The DVD then went straight into clips from the seiyuu 'talk show' where the cast spoke about their characters and working on the game. The audience was really boisterous; there was far more yelling than I'm used to! Due to the fragmented footage which cut the talk show down to the bare minimum, there was nothing worthy of translating for this blog entry.

Some live voice performances followed reading dramatic scenes from the new game. The weirdest one to watch was Paku Romi as Kenshin; she's a beautiful woman and to hear Kenshin's silky words spoken by her live is a little unsettling - in a good way. Her voice carries a distinct feeling of masculinity even when you can see her standing there on stage in a long skirt. Ishino was immersing himself completely in his performance, mustering just as much enthusiasm for his role as he does now, more than half a decade later. As a treat, there was also a special Matsuri-exclusive dialogue between Masamune, Keiji and Yukimura.

And that was that! All that remains of Basara Matsuri 2006 ~Natsu No Jin~ was all over far too quickly. KobaP finished with an exclusive message of hope and gratitude for the readers of B's Log, and I was left wondering how much of the footage ended up being removed when this compilation was put together.
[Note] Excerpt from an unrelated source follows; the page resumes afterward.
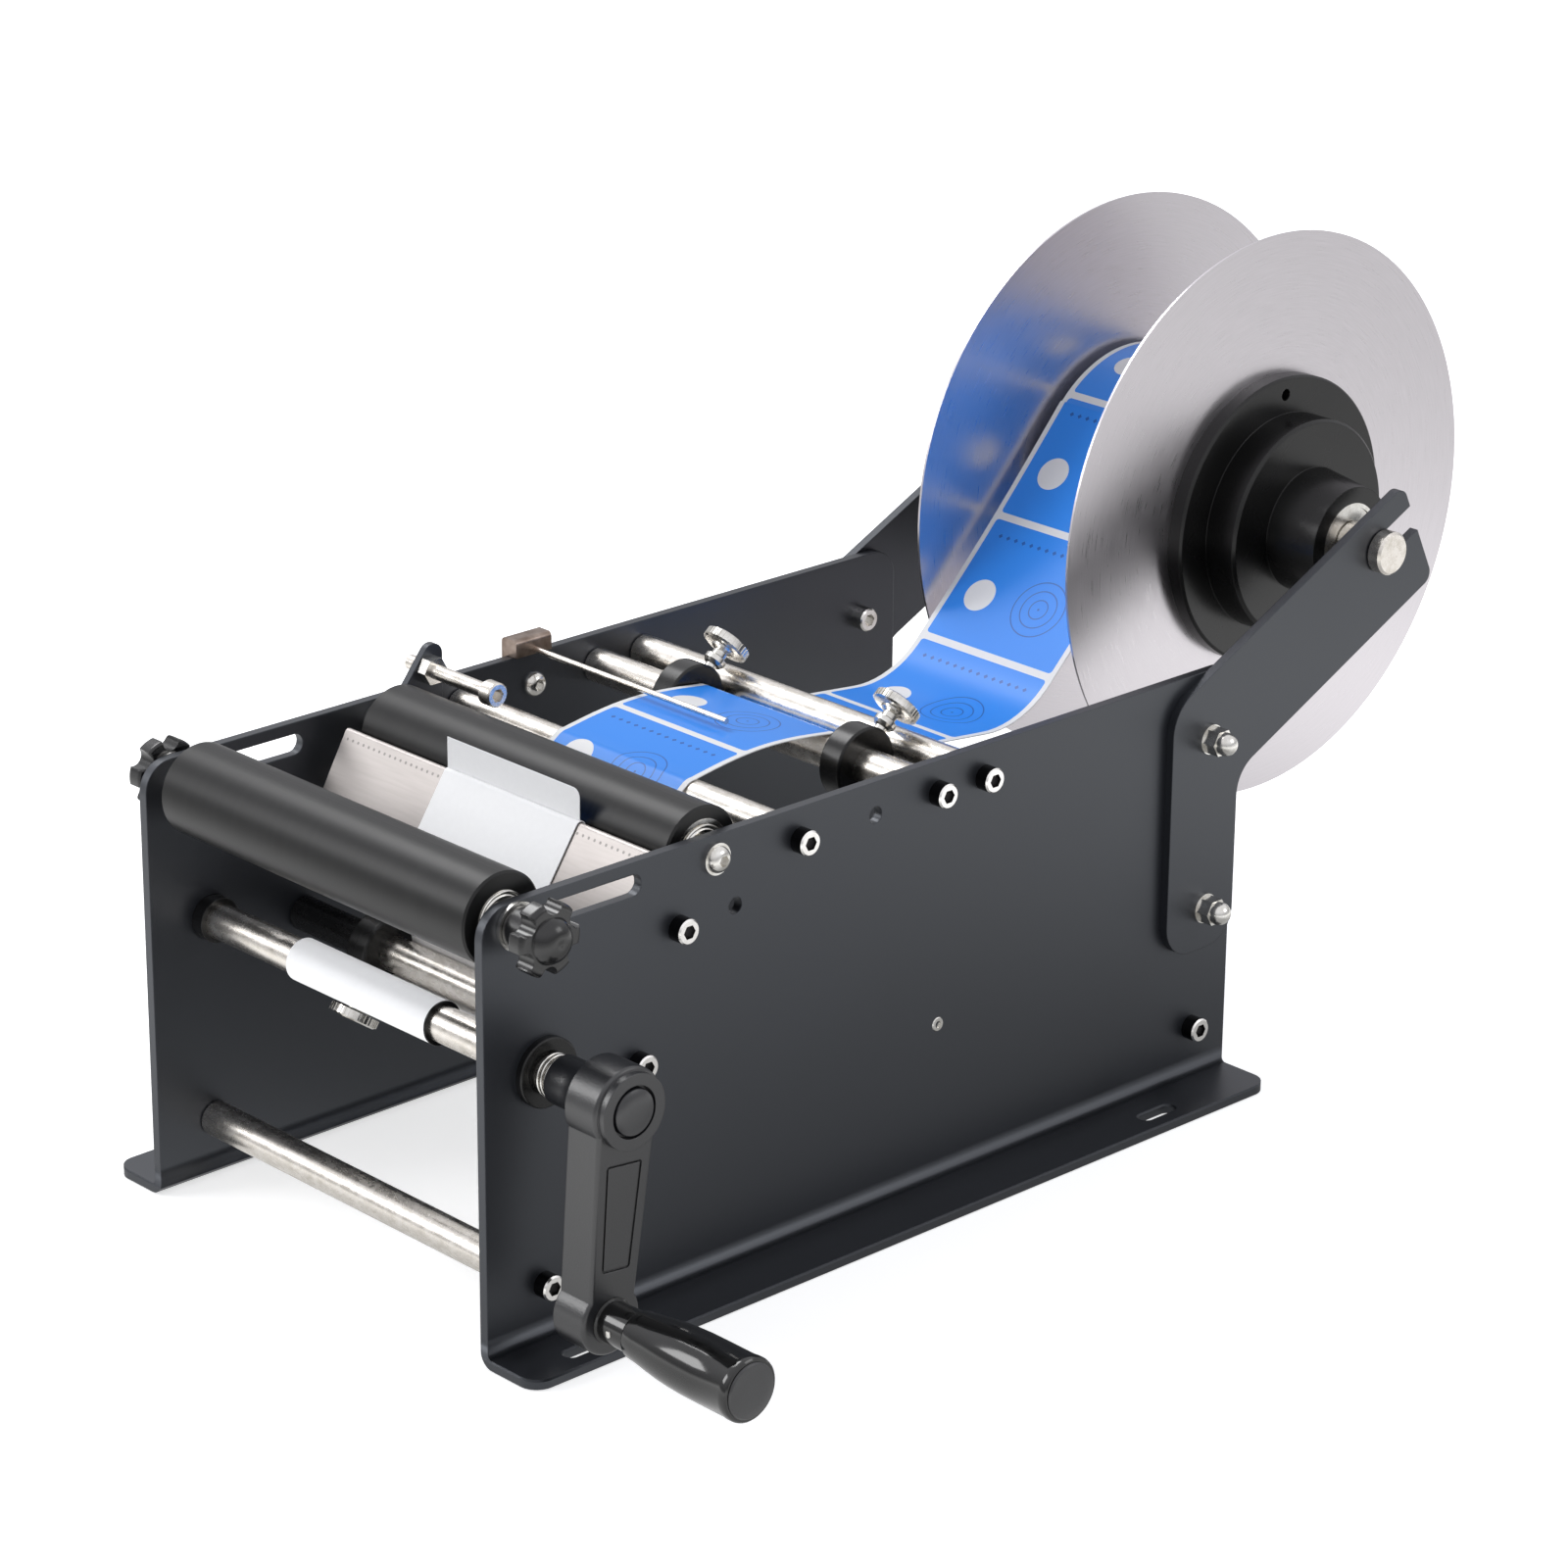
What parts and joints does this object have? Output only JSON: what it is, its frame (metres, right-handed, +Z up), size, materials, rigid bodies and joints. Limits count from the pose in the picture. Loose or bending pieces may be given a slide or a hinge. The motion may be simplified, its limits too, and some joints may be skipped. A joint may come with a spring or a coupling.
{
  "type": "bottle labelling machine",
  "caption": "Bench top hand cranked bottle labeller: two side plates, two bottle rollers, a peel plate, a liner take up crank and a label reel on two arms.",
  "frame": {"origin": "middle of the floor rectangle under the whole machine, at the height of the flange undersides", "axes": "+X from the left plate to the crank grip, +Y from the front roller to the label reel, +Z up"},
  "size_m": [0.345, 0.5966, 0.328],
  "materials": {
    "black_powder_coat": "fine textured black powder coat",
    "brushed_sheet": "brushed stainless sheet",
    "bright_rod": "drawn and polished steel bar",
    "chrome_fastener": "bright plated steel",
    "black_anodised": "matte black turned metal",
    "brass_block": "bronze toned block",
    "black_sleeve": "satin black roller sleeve",
    "black_plastic": "moulded black plastic",
    "gloss_black": "glossy black grip",
    "liner_paper": "white liner paper",
    "label_blue": "blue printed label",
    "card": "brown card tube"
  },
  "bodies": {
    "frame": {"side_plate_right": "black_powder_coat", "side_plate_left": "black_powder_coat", "reel_arm_right": "black_powder_coat", "reel_arm_left": "black_powder_coat", "arm_screws": "chrome_fastener", "arm_cap_nuts": "chrome_fastener", "washers_and_spacers": "chrome_fastener", "front_tie_rod": "bright_rod", "rear_tie_rod": "bright_rod", "liner_guide_rod": "bright_rod", "peel_plate_rod": "bright_rod", "front_web_rod": "bright_rod", "collar_rod": "bright_rod", "rear_web_rod": "bright_rod", "rod_screws": "chrome_fastener", "peel_plate": "brushed_sheet", "peel_plate_saddles": "black_anodised", "rear_roller_axle": "bright_rod", "rear_axle_screws": "chrome_fastener", "stop_bracket": "black_powder_coat", "bracket_fasteners": "chrome_fastener", "wire_bracket": "brass_block", "tension_wire": "bright_rod", "takeup_bushes": "black_plastic", "label_web": "label_blue"},
    "rear_roller": {"rear_roller_sleeve": "black_sleeve", "rear_roller_bearings": "chrome_fastener"},
    "front_carriage": {"front_roller_axle": "bright_rod", "front_axle_spacers": "chrome_fastener"},
    "front_roller": {"front_roller_sleeve": "black_sleeve", "front_roller_bearings": "chrome_fastener"},
    "right_knob": {"star_knob_right": "black_plastic"},
    "left_knob": {"star_knob_left": "black_plastic"},
    "crank": {"takeup_shaft": "bright_rod", "crank_arm": "black_plastic", "crank_cap": "black_plastic", "crank_spring": "chrome_fastener", "grip_spindle": "bright_rod", "crank_locks": "chrome_fastener", "liner_roll": "liner_paper"},
    "crank_grip": {"grip": "gloss_black", "grip_end_cap": "gloss_black"},
    "reel_axle": {"reel_shaft": "bright_rod", "reel_shaft_fittings": "bright_rod"},
    "reel": {"reel_disc_right": "brushed_sheet", "reel_disc_left": "brushed_sheet", "hub_right": "black_anodised", "hub_left": "black_anodised", "hub_bearings": "chrome_fastener", "label_core": "card", "label_roll": "label_blue"},
    "web_collar_r": {"web_collar_right": "black_anodised"},
    "web_collar_l": {"web_collar_left": "black_anodised"},
    "liner_collar_r": {"liner_collar_right": "black_anodised"},
    "liner_collar_l": {"liner_collar_left": "black_anodised"},
    "web_screw_r": {"web_thumbscrew_right": "chrome_fastener"},
    "web_screw_l": {"web_thumbscrew_left": "chrome_fastener"},
    "liner_screw_r": {"liner_thumbscrew_right": "chrome_fastener"},
    "liner_screw_l": {"liner_thumbscrew_left": "chrome_fastener"},
    "stop": {"stop_screw": "chrome_fastener"}
  },
  "joints": [
    {"name": "front_slide", "type": "slide", "parent": "frame", "child": "front_carriage", "axis": [0, 1, 0], "range_m": [0, 0.046]},
    {"name": "front_roller_spin", "type": "hinge", "parent": "front_carriage", "child": "front_roller", "pos_m": [-0.0465, -0.28035, 0.1695], "axis": [1, 0, 0], "continuous": true},
    {"name": "right_knob_turn", "type": "hinge", "parent": "front_carriage", "child": "right_knob", "pos_m": [0.0635, -0.28035, 0.1695], "axis": [1, 0, 0], "range_deg": [0, 360]},
    {"name": "left_knob_turn", "type": "hinge", "parent": "front_carriage", "child": "left_knob", "pos_m": [-0.1565, -0.28035, 0.1695], "axis": [1, 0, 0], "range_deg": [-360, 0]},
    {"name": "rear_roller_spin", "type": "hinge", "parent": "frame", "child": "rear_roller", "pos_m": [-0.0465, -0.18505, 0.1695], "axis": [1, 0, 0], "continuous": true},
    {"name": "crank_turn", "type": "hinge", "parent": "frame", "child": "crank", "pos_m": [-0.0465, -0.26785, 0.1098], "axis": [1, 0, 0], "continuous": true},
    {"name": "grip_spin", "type": "hinge", "parent": "crank", "child": "crank_grip", "pos_m": [0.1335, -0.27663, 0.03028], "axis": [1, 0, 0], "continuous": true},
    {"name": "reel_lift", "type": "slide", "parent": "frame", "child": "reel_axle", "axis": [0, 0.8988, 0.4384], "range_m": [0, 0.03]},
    {"name": "reel_spin", "type": "hinge", "parent": "reel_axle", "child": "reel", "pos_m": [-0.0465, 0.17835, 0.208], "axis": [1, 0, 0], "continuous": true},
    {"name": "web_collar_right_slide", "type": "slide", "parent": "frame", "child": "web_collar_r", "axis": [1, 0, 0], "range_m": [0, 0.03]},
    {"name": "web_collar_left_slide", "type": "slide", "parent": "frame", "child": "web_collar_l", "axis": [-1, 0, 0], "range_m": [0, 0.0441]},
    {"name": "liner_collar_right_slide", "type": "slide", "parent": "frame", "child": "liner_collar_r", "axis": [1, 0, 0], "range_m": [0, 0.0335]},
    {"name": "liner_collar_left_slide", "type": "slide", "parent": "frame", "child": "liner_collar_l", "axis": [-1, 0, 0], "range_m": [0, 0.04]},
    {"name": "web_screw_right_turn", "type": "hinge", "parent": "web_collar_r", "child": "web_screw_r", "pos_m": [0.009, -0.0537, 0.17964], "axis": [0, 0.766, 0.6428], "range_deg": [0, 360]},
    {"name": "web_screw_left_turn", "type": "hinge", "parent": "web_collar_l", "child": "web_screw_l", "pos_m": [-0.0879, -0.0537, 0.17964], "axis": [0, 0.766, 0.6428], "range_deg": [0, 360]},
    {"name": "liner_screw_right_turn", "type": "hinge", "parent": "liner_collar_r", "child": "liner_screw_r", "pos_m": [0.0055, -0.23567, 0.08098], "axis": [0, -0.5736, -0.8192], "range_deg": [0, 360]},
    {"name": "liner_screw_left_turn", "type": "hinge", "parent": "liner_collar_l", "child": "liner_screw_l", "pos_m": [-0.092, -0.23567, 0.08098], "axis": [0, -0.5736, -0.8192], "range_deg": [0, 360]},
    {"name": "stop_screw_slide", "type": "slide", "parent": "frame", "child": "stop", "axis": [1, 0, 0], "range_m": [-0.028, 0.005]}
  ]
}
Although it was disappointing that so little of the event was shown, I can see why this was never sold as a standalone disc. The video quality is blurry (it's hard to make out the seiyuu at all when they're not being shown close up) and the sound isn't great, either. The difference between the Basara Matsuri 2006 footage and that from later events is very noticeable. It's a shame though; all of the clips are cut so abruptly to move straight into the next that so any lighthearted fooling around between the guests has been purged from the recording entirely.
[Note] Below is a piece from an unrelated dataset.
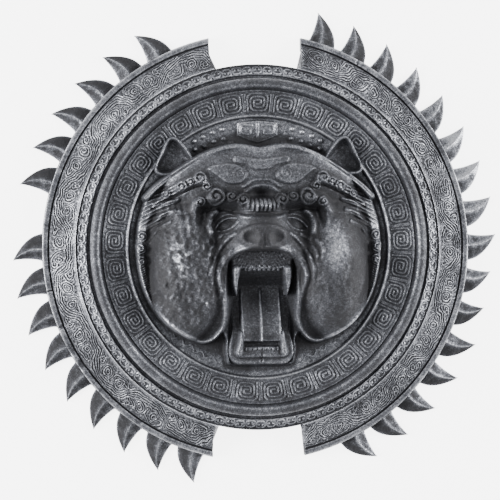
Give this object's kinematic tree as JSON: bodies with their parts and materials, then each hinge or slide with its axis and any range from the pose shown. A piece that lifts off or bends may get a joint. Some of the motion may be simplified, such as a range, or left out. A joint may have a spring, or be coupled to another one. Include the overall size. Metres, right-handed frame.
{
  "type": "buckler shield",
  "caption": "Round dished buckler with a roaring bear head in relief, fret bands, a notched engraved rim edged with curved claws, and a hand grip behind.",
  "frame": {"origin": "on the ground under the middle of the shield, which lies face up on the flat back of its rim", "axes": "+Z the way the bear's face looks, +Y towards the top of its head, +X to the right for someone who looks at the face"},
  "size_m": [0.478, 0.4618, 0.0911],
  "materials": {
    "shield_cast": "cast resin painted near black, with silver rubbed over all that stands high, satin, chipped and grimy in the hollows",
    "grip_wood": "dark oiled hardwood, worn smooth",
    "strap_steel": "dull blackened steel"
  },
  "bodies": {
    "root": {"shield": "shield_cast", "grip": "grip_wood", "grip_strap": "strap_steel", "grip_screw_right": "strap_steel", "grip_screw_left": "strap_steel"}
  },
  "joints": []
}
Since my comments on the event itself are so short, I'll mention something else. One extra incentive to attend the original event was that visitors were able to pick up a unique audio disc, the Sengoku Basara 2 Kansei Happyoukai ~Basara Matsuri 2006 Natsu No Jin~ Character Voice CD. This is quite rare these days as it was never made available elsewhere, and attendees who have moved away from the series can neatly cover their original ticket costs by selling it on the used market.

The CD contains twenty tracks, half of which are very short musical interludes to separate the others. The remaining ten tracks collect dialogue from the game. Each contains a few minutes of standalone quotes from the characters on the front of the CD (pictured). Since there are no background sound effects (or music) played alongside the voice track, if nothing else it's probably a good way to make some exciting personalised ring tones.
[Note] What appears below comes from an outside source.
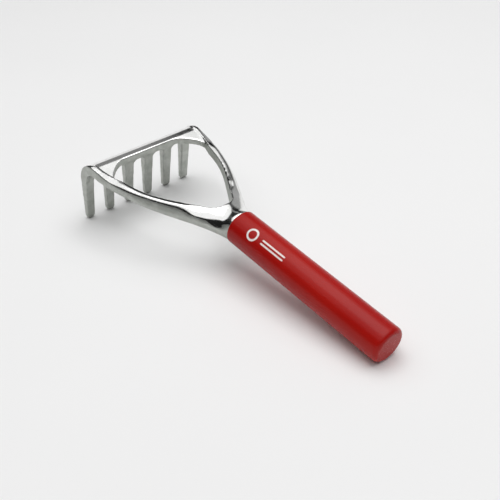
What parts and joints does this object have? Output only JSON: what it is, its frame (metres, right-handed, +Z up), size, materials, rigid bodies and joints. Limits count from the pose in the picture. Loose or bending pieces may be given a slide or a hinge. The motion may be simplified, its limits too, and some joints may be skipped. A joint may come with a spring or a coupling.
{
  "type": "hand rake",
  "caption": "Cast hand rake with short broad tines on an open D-shaped frame and a smooth round sleeved handle.",
  "frame": {"origin": "centre of the footprint on the surface the tool rests on, under tine tips and handle heel", "axes": "+X from the tines to the handle's end along the tool, +Y across the tines, +Z up from the surface"},
  "size_m": [0.2756, 0.1002, 0.0547],
  "materials": {
    "cast_metal": "polished top, satin as-cast sides",
    "core_plastic": "matt moulded",
    "pin_steel": "bright spring steel",
    "red_sleeve": "glossy, smooth"
  },
  "bodies": {
    "root": {"rake_head": "cast_metal", "handle_core": "core_plastic", "spring_pin": "pin_steel", "grip_sleeve": "red_sleeve"}
  },
  "joints": []
}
For the sake of being thorough - in case some gaming magazine fan stumbles across this post one day and wants to know - the November 2006 B's Log DVD also includes some material which is completely unrelated to Sengoku Basara. There's a promotional video for the anime adaptation of Kin Iro No Corda (La Corda d'Oro), long video interviews for seiyuu Ishikawa Hideo and Takahashi Hiroki, an interview with Suzuki Masaru, Miyake Junichi and Nemoto Kouta of seiyuu unit Boy's Beat, and a Boy's Beat clip to promote Summer Beat ~Love & Smile~. Alongside the event footage I've reviewed above, other games are advertised with videos clips including Lamento -Beyond The Void-, Laughter Land, Ayakashibito -Genyouibunroku-, Mermaid Prism, Yo-Jin-Bo ~Unmei No Freude~, Under the Moon, Palais de Reine, and Arabians Lost ~The engagement on desert~. There's no other Sengoku Basara content besides the stingy Matsuri compilation.

In the absence of a proper event DVD, I've drawn heavily on event reports from gaming websites such as Famitsu and Gpara in order to pull all of the details together. I'm glad that the Sengoku Basara series has become so big since the summer of 2006; it makes enjoying things properly from afar much easier!